Let's have an honest conversation how we're going to pay for the kind of province we want. My guess is that like me, you support paying for public services and infrastructure -- things we need like transit and roads.

The problem is that our political parties -- at least the status quo ones -- aren't willing to have an honest conversation about how we pay for these projects.

But if we don't have an honest conversation about costs and funding, I'm afraid interest payments on debt will crowd out spending on essential government services.

Did you know interest payments on debt are already the third highest expenditure in Ontario's budget? Interest payments cost more than the entire budgets for transportation, college and universities, children and youth services, even slightly more than social services. Only health care and education have higher budgets than interest payments on debt.

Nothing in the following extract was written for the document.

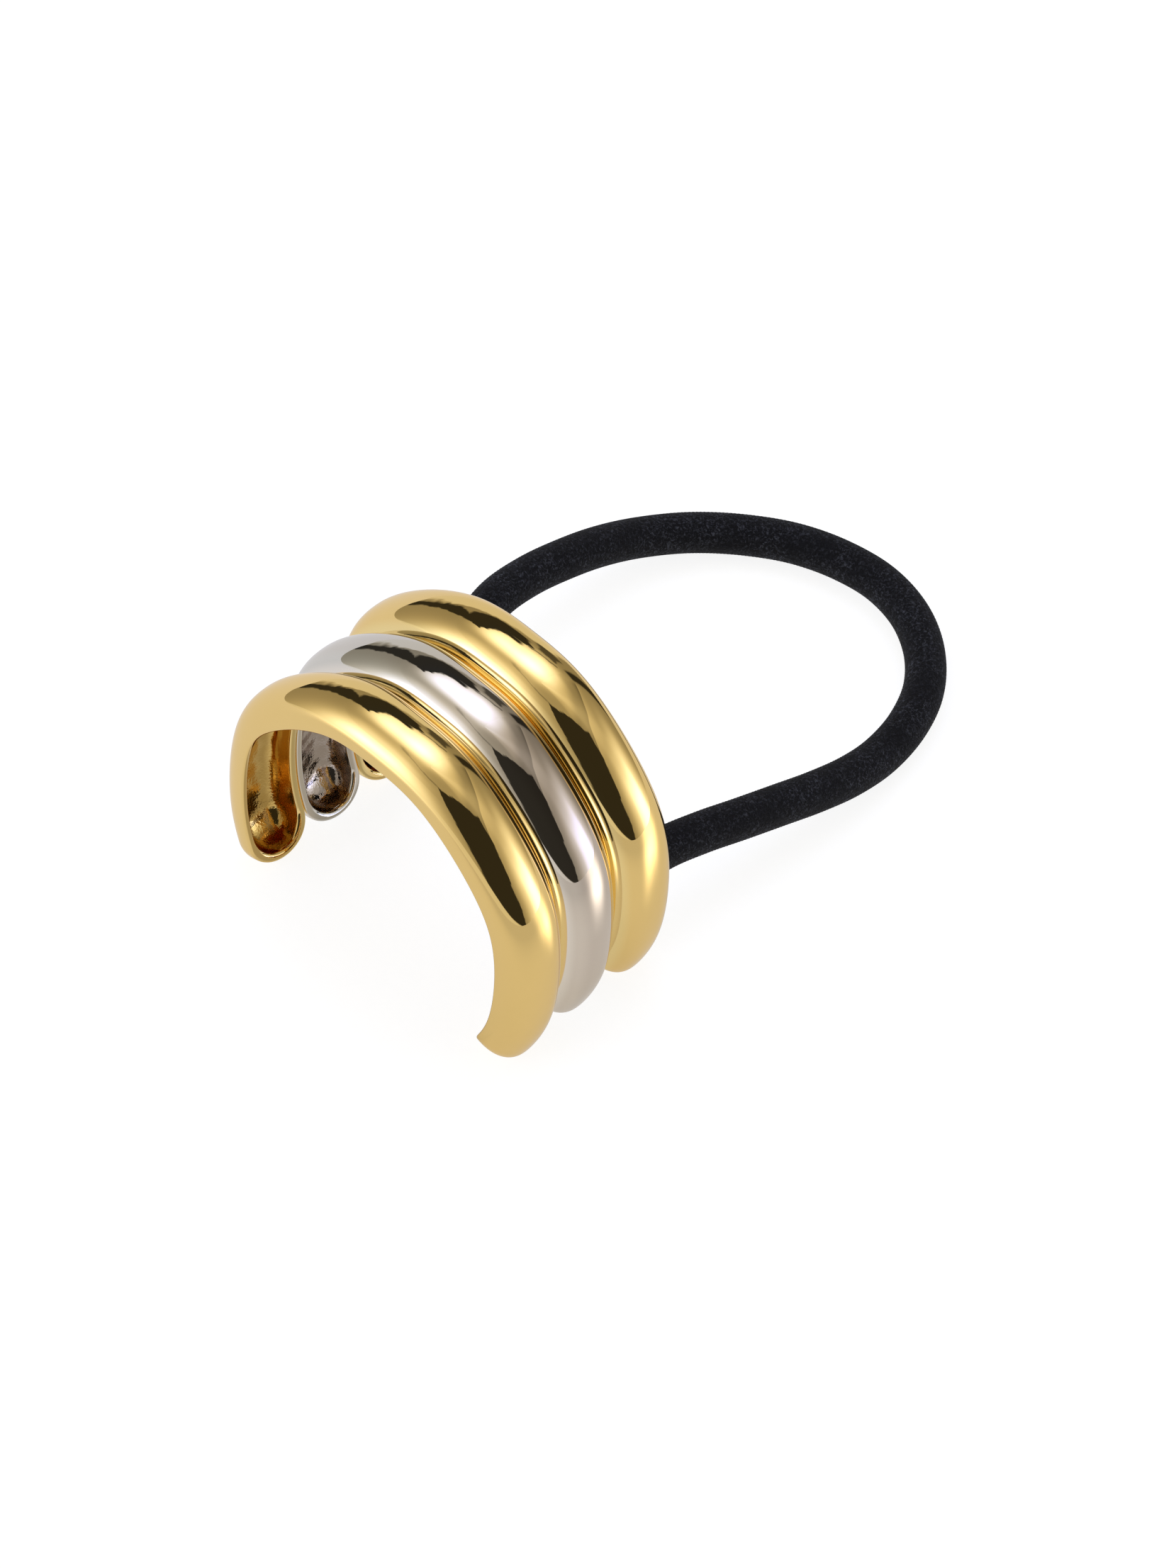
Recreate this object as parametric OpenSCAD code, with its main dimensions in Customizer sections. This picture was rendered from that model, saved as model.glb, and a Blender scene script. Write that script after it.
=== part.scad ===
// Ponytail cuff: three domed ribs stand side by side as an arch on their six rounded tips, and a loop of
// round elastic leaves the arch at the rear. X runs from the left tips to the right tips, Y from the front
// rib to the rear rib, Z up. The origin is on the ground under the middle of the arch.

/* [Arch] */
// Inside width of the arch, rim to rim, at its widest place
arch_span = 36.3; // [30:0.1:46]
// Height of the rims' path, from the rim at a tip to the rim at the top
arch_height = 31.6; // [26:0.1:42]

/* [Ribs] */
// Distance from one rib's middle to the next
rib_pitch = 8; // [7:0.1:11]
// Gap left at the seam where two ribs' rims meet
seam_gap = 0.1; // [0.05:0.05:0.3]
// How far the dome stands out from the rims at the top of the arch
top_rise = 3.6; // [2.8:0.1:5]
// How far the dome stands out from the rims near the tips
tip_rise = 4.5; // [2.8:0.1:6]
// How much lower the middle rib's dome is than the outer ones'
middle_drop = 0.3; // [0:0.05:0.6]
// Thickness of the metal
wall = 0.9; // [0.6:0.05:1.4]
// Length over which a rib's width rounds off into its tip
tip_round = 3.2; // [2:0.1:5]
// Length over which the dome closes down to the rim at its tip
tip_close = 2.1; // [1.4:0.1:4]

/* [Elastic and its fixings] */
// Thickness of the round elastic
elastic_d = 4.5; // [3:0.1:5]
// Thickness of the wire of a staple
wire_d = 1.2; // [0.8:0.1:1.6]
// Clearance between the elastic and a staple
elastic_clear = 0.1; // [0.05:0.05:0.3]
// Gap between the elastic and the rims it passes
rim_clear = 0.45; // [0.2:0.05:1]
// Distance of a staple from the tip of its rib, along the rim
staple_up = 8.45; // [7:0.05:12]
// Gap between a staple's feet and the inner wall they stand on
foot_gap = 0.3; // [0.2:0.05:0.5]

/* [Hidden] */

gold = [0.84, 0.68, 0.38];
silver = [0.80, 0.79, 0.77];
black = [0.08, 0.08, 0.09];

// Rings along a rib, and points round the outside and the inside of its section
RINGS = 60;
OUTER_SIDES = 14;
INNER_SIDES = 10;
// Samples of the rims' path when its length is measured, and the half step that gives its direction
PATH_SAMPLES = 240;
look_step = 0.05;
// The section is a rounded arch between a half circle (2) and a box
dome_power = 2.3;
// How the rise grows from the top of the arch to its tips
rise_power = 2.36;
// Width of the solid end inside a tip, as a share of the rib's width there
core_share = 0.3;

// Half of the rims' path, from the top of the arch to the right tip. The columns are the share of half the
// span and the share of the height. The path is the even cubic spline that these points pull into shape.
HALF_PATH = [
    [0.00, 1.000],
    [0.37, 1.000],
    [0.84, 0.767],
    [1.01, 0.571],
    [1.00, 0.180],
    [0.83, 0.000]
];

rib_half = (rib_pitch - seam_gap) / 2;
// Distance of the elastic's middle from the rims' path, at a staple
elastic_in = elastic_d / 2 + rim_clear;
staple_r = elastic_d / 2 + elastic_clear + wire_d / 2;

// Route of the elastic's middle line, from its left end inside the rear rib, round the loop on the ground,
// to its right end inside the rear rib
ELASTIC_ROUTE = [
    [-15.2, 5.5, 9.2], [-15.2, 9, 9.2], [-15.4, 13, 9.2], [-17, 18, 9.1], [-19, 23, 9], [-20.3, 28, 8.7],
    [-20.5, 33, 8], [-20.1, 38, 7], [-19.5, 43, 5.6], [-18.2, 48.5, 3.8], [-15.5, 53.5, 2.8],
    [-11.5, 57.8, 2.3], [-7, 60.8, 2.3], [-2, 62.7, 2.3], [3, 63.4, 2.3], [8, 62.5, 2.3], [12.5, 60, 2.3],
    [16.2, 56, 2.3], [18.4, 51, 2.3], [19.3, 46, 2.5], [19.5, 41, 3.5], [19.1, 36, 4.8], [18.3, 31, 6.1],
    [17.4, 26, 7.3], [16.3, 21, 8.3], [15.4, 16, 9], [15.2, 12, 9.2], [15.2, 9, 9.2], [15.2, 5.5, 9.2]
];
// Sides of the elastic, of a staple's wire, and of a staple's bend if it were a full ring
ELASTIC_SIDES = 10;
WIRE_SIDES = 24;
BEND_SIDES = 48;

// The rims' path

right_half = [for (p = HALF_PATH) [p[0] * arch_span / 2, p[1] * arch_height]];
left_half = [for (i = [len(right_half) - 1 : -1 : 1]) [-right_half[i][0], right_half[i][1]]];
knots = concat(left_half, right_half);
last = len(knots) - 1;
pulls = concat([2 * knots[0] - knots[1]], knots, [2 * knots[last] - knots[last - 1]]);

function weights(t) = [(1 - t) ^ 3, 3 * t ^ 3 - 6 * t ^ 2 + 4, -3 * t ^ 3 + 3 * t ^ 2 + 3 * t + 1, t ^ 3] / 6;
function path_point(u) =
    let (i = min(floor(u), last - 1), t = u - i)
    weights(t) * [pulls[i], pulls[i + 1], pulls[i + 2], pulls[i + 3]];

samples = [for (i = [0 : PATH_SAMPLES]) i / PATH_SAMPLES * last];
sample_points = [for (u = samples) path_point(u)];
function running(steps, i = 0, sum = 0) =
    i == len(steps) ? [sum] : concat([sum], running(steps, i + 1, sum + steps[i]));
lengths = running([for (i = [1 : PATH_SAMPLES]) norm(sample_points[i] - sample_points[i - 1])]);
path_length = lengths[PATH_SAMPLES];
length_to_u = [for (i = [0 : PATH_SAMPLES]) [lengths[i], samples[i]]];

// A place on the path, s along it from the left tip: the point, and the direction out of the arch
function place(s) = path_point(lookup(s, length_to_u));
function outward(s) =
    let (a = place(max(s - look_step, 0)), b = place(min(s + look_step, path_length)), d = (b - a) / norm(b - a))
    [-d[1], d[0]];

// The ribs' section

// Quarter circle from 0 to 1
function rounding(x) = sqrt(1 - (1 - min(max(x, 0), 1)) ^ 2);
function from_tip(s) = min(s, path_length - s);
function rise(s, drop) =
    let (out = abs(2 * s / path_length - 1), full = top_rise + (tip_rise - top_rise) * out ^ rise_power - drop)
    full * rounding(from_tip(s) / tip_close);
function half_width(s) = rib_half * rounding(from_tip(s) / tip_round);
function hollow_rise(s, drop) =
    let (deep = rise(s, drop) - wall, e = from_tip(s) - wall)
    e <= 0 || deep <= 0 ? 0 : deep * rounding(e / tip_close);
function hollow_half(s) =
    max((rib_half - wall) * rounding((from_tip(s) - wall) / tip_round), core_share * half_width(s));
function arch_of(half, high, a) =
    [half * sign(cos(a)) * abs(cos(a)) ^ (2 / dome_power), high * abs(sin(a)) ^ (2 / dome_power)];
function section(s, drop) = concat(
    [for (i = [0 : OUTER_SIDES]) arch_of(half_width(s), rise(s, drop), 180 * i / OUTER_SIDES)],
    [for (i = [INNER_SIDES : -1 : 0]) arch_of(hollow_half(s), hollow_rise(s, drop), 180 * i / INNER_SIDES)]
);
function to_space(s, q, y) =
    let (p = place(s), n = outward(s))
    [p[0] + n[0] * q[1], y - q[0], p[1] + n[1] * q[1]];

SECTION_POINTS = OUTER_SIDES + INNER_SIDES + 2;
stations = [for (i = [1 : RINGS - 1]) path_length * (1 - cos(180 * i / RINGS)) / 2];
function rib_points(y, drop) = concat(
    [to_space(0, [0, 0], y)],
    [for (s = stations) for (q = section(s, drop)) to_space(s, q, y)],
    [to_space(path_length, [0, 0], y)]
);
// Lowest point of an outer rib, which the part stands on
foot = min([for (p = rib_points(0, 0)) p[2]]);

// Triangles of a tube of rings between a first and a last single point
function ring_faces(rings, n) = let (end = rings * n + 1) concat(
    [for (j = [0 : n - 1]) [0, 1 + j, 1 + (j + 1) % n]],
    [for (i = [0 : rings - 2]) for (j = [0 : n - 1])
        let (a = 1 + i * n + j, b = 1 + i * n + (j + 1) % n) each [[a, a + n, b], [b, a + n, b + n]]],
    [for (j = [0 : n - 1]) [end, end - n + (j + 1) % n, end - n + j]]
);

module rib(y, drop) {
    translate([0, 0, -foot])
        polyhedron(points = rib_points(y, drop), faces = ring_faces(RINGS - 1, SECTION_POINTS), convexity = 8);
}

module front_rib() {
    color(gold) rib(-rib_pitch, 0);
}

module middle_rib() {
    color(silver) rib(0, middle_drop);
}

module rear_rib() {
    color(gold) rib(rib_pitch, 0);
}

// A staple stands on the inner wall of the rear rib, and the elastic's end passes through it
module staple() {
    s = path_length - staple_up;
    p = place(s);
    n = outward(s);
    reach = elastic_in + hollow_rise(s, 0) - foot_gap;
    translate([p[0], rib_pitch, p[1] - foot])
        rotate([0, -atan2(n[1], n[0]), 0])
            translate([-elastic_in, 0, 0]) {
                rotate([90, 90, 0])
                    rotate([0, 0, 180])
                        rotate_extrude(angle = 180, $fn = BEND_SIDES)
                            translate([staple_r, 0]) circle(d = wire_d, $fn = WIRE_SIDES);
                for (side = [-1, 1])
                    translate([0, 0, side * staple_r])
                        rotate([0, 90, 0]) cylinder(d = wire_d, h = reach, $fn = WIRE_SIDES);
            }
}

module right_staple() {
    color(gold) staple();
}

module left_staple() {
    color(gold) mirror([1, 0, 0]) staple();
}

// The elastic

function unit(v) = v / norm(v);
elastic_last = len(ELASTIC_ROUTE) - 1;
function along(i) = unit(ELASTIC_ROUTE[min(i + 1, elastic_last)] - ELASTIC_ROUTE[max(i - 1, 0)]);
function elastic_ring(i) =
    let (t = along(i), side = unit(cross(t, [0, 0, 1])), up = cross(side, t))
    [for (k = [0 : ELASTIC_SIDES - 1]) let (a = 360 * (k + 0.5) / ELASTIC_SIDES)
        ELASTIC_ROUTE[i] + elastic_d / 2 * (side * cos(a) + up * sin(a))];
elastic_points = concat(
    [ELASTIC_ROUTE[0]],
    [for (i = [0 : elastic_last]) each elastic_ring(i)],
    [ELASTIC_ROUTE[elastic_last]]
);

module elastic() {
    color(black)
        polyhedron(points = elastic_points, faces = ring_faces(elastic_last + 1, ELASTIC_SIDES), convexity = 8);
}

front_rib();
middle_rib();
rear_rib();
left_staple();
right_staple();
elastic();
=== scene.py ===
"""Ponytail cuff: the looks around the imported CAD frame.

Blender's objects are in metres, in the frame's own axes. The meshes are worked out in millimetres, as in the CAD.
"""

import math
from functools import reduce

import bpy
import numpy as np
from mathutils import Matrix, Vector


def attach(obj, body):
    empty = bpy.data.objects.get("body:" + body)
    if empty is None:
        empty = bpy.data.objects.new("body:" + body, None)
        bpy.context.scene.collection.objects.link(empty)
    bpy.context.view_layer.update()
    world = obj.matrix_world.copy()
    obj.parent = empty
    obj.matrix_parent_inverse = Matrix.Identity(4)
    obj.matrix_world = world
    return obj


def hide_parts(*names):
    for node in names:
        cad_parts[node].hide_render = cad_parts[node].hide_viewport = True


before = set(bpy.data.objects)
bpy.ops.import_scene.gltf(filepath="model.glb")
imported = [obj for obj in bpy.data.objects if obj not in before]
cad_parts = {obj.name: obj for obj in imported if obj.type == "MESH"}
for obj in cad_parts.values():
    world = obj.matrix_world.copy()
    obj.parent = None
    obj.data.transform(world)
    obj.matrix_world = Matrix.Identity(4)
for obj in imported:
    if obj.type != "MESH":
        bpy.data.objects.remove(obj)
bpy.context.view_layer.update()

MM = 0.001
WHITE, BLACK = (1, 1, 1, 1), (0, 0, 0, 1)
scene = bpy.context.scene
scene.view_settings.view_transform = "Standard"
# Light runs many times between the walls of the seams before it leaves them
scene.cycles.max_bounces = 16
scene.cycles.glossy_bounces = 16

# ---------------------------------------------------------------- camera

CAMERA_AZIMUTH, CAMERA_ELEVATION, CAMERA_ROLL = (math.radians(a) for a in (40.49, 51.20, 4.68))
CAMERA_DISTANCE = 1.0
# The point looked at is this far to the right and up, in the view, from a point above the origin
AIM_RIGHT, AIM_UP, AIM_HEIGHT = 0.014008, 0.008238, 0.008406
LENS, SENSOR = 221.73, 36
CLIP_NEAR, CLIP_FAR = 0.01, 50


def make_camera():
    sin_a, cos_a = math.sin(CAMERA_AZIMUTH), math.cos(CAMERA_AZIMUTH)
    sin_e, cos_e = math.sin(CAMERA_ELEVATION), math.cos(CAMERA_ELEVATION)
    back = Vector((cos_e * sin_a, -cos_e * cos_a, sin_e))
    right = Vector((cos_a, sin_a, 0))
    up = back.cross(right)
    place = Vector((0, 0, AIM_HEIGHT)) + AIM_RIGHT * right + AIM_UP * up + CAMERA_DISTANCE * back
    sin_r, cos_r = math.sin(CAMERA_ROLL), math.cos(CAMERA_ROLL)
    x_axis = cos_r * right + sin_r * up
    y_axis = cos_r * up - sin_r * right
    data = bpy.data.cameras.new("camera")
    data.lens = LENS
    data.sensor_width = SENSOR
    data.clip_start, data.clip_end = CLIP_NEAR, CLIP_FAR
    camera = bpy.data.objects.new("camera", data)
    scene.collection.objects.link(camera)
    turn = Matrix((x_axis, y_axis, back)).transposed().to_4x4()
    camera.matrix_world = Matrix.Translation(place) @ turn
    scene.camera = camera


make_camera()

# ---------------------------------------------------------------- meshes


def mesh_object(name, points, faces, face_materials=None):
    """A smooth mesh from points in millimetres."""
    mesh = bpy.data.meshes.new(name)
    mesh.from_pydata((np.asarray(points) * MM).tolist(), [], [tuple(f) for f in faces])
    mesh.polygons.foreach_set("use_smooth", [True] * len(mesh.polygons))
    if face_materials is not None:
        mesh.polygons.foreach_set("material_index", face_materials)
    mesh.validate()
    made = bpy.data.objects.new(name, mesh)
    scene.collection.objects.link(made)
    return made


def tube_faces(rings, sides):
    """Faces of rings of points, one after another, with a single point before the first and after the last."""
    j = np.arange(sides)
    k = (j + 1) % sides
    first = [(0, 1 + a, 1 + b) for a, b in zip(j, k)]
    i = np.arange(rings - 1)[:, None] * sides + 1
    quads = np.stack(np.broadcast_arrays(i + j, i + j + sides, i + k + sides, i + k), -1).reshape(-1, 4)
    end = rings * sides + 1
    last = [(end, end - sides + b, end - sides + a) for a, b in zip(j, k)]
    return first + quads.tolist() + last


# ---------------------------------------------------------------- elastic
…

I think more of your tax dollars should go to paying for public services we rely on everyday -- education, health care, transit, roads, clean water. But if we are going to lower the amount we spend on interest, we need to be honest about paying for what we need.

The Liberal government has a plan to spend $160-billion over the next 12 years on infrastructure and public transit projects. This is the biggest reason our net debt will keep growing, according to Ontario's Financial Accountability Office.

I believe these plans are important -- we desperately need better transit to reduce gridlock.

But the Liberals are paying for this by going deeper into debt and liquidating a profitable public asset in Hydro One.

In the next four years, we're going to be adding about $50 billion to our debt for a total net debt of $350 billion. That's an additional $3,700 per person on top of the $20,806 each Ontarian (that's you and me!) owe in government debt.

These much needed investments could have been made without increasing our debt or selling off valuable assets. So why weren't they?

Instead of following the advice of numerous experts that the government hired themselves, Queen's Park politicians of all colours played political games about how they would pay for transportation infrastructure.

In the spring of 2014, the NDP threatened to bring down the minority Liberal government if they introduced new funding tools or taxes for transit.

The Conservatives pretended that billions could be found by cutting "waste." The Liberals capitulated by saying they would fund their transit plans with a vague promise to "optimize" public assets.

We essentially had a provincial election campaign where the three parties with seats at Queen's Park promised to fund transit and transportation infrastructure with fairy dust and magic money.

The Liberal's magic money tree turned out to be your child's credit card. "Optimizing" assets turned out to be selling off Hydro One. This sale helps the Liberal's paper over their deficit in time for the next election, while losing us money over the long-term.

The lack of honesty at Queen's Park is turning out to be a financial disaster for Ontario.

We, the people of Ontario, are left holding the bag -- or more accurately punting it down the road to our kids.

Today's low interest rate environment makes Ontario's sky high debt manageable. But a one percent increase in interest rates would result in an additional $350 million in annual interest payments. That $350 million is more than the entire budgets for the Ministry of Labour, Indigenous Relations and Reconciliation, Energy, among others.

So what's the answer? It's not austerity. Infrastructure won't be built with fairy dust and magic money. And it's irresponsible to charge it all to our kids. At the GPO, we support parking levies, congestion charges and land value taxes to pay for transit and transportation infrastructure.

The revenue tools we support -- and experts recommend -- not only raise the money needed to build transportation infrastructure, they also have the added benefit of creating market incentives to reduce gridlock right now.

Honesty matters -- or it should. We need more of it at Queen's Park.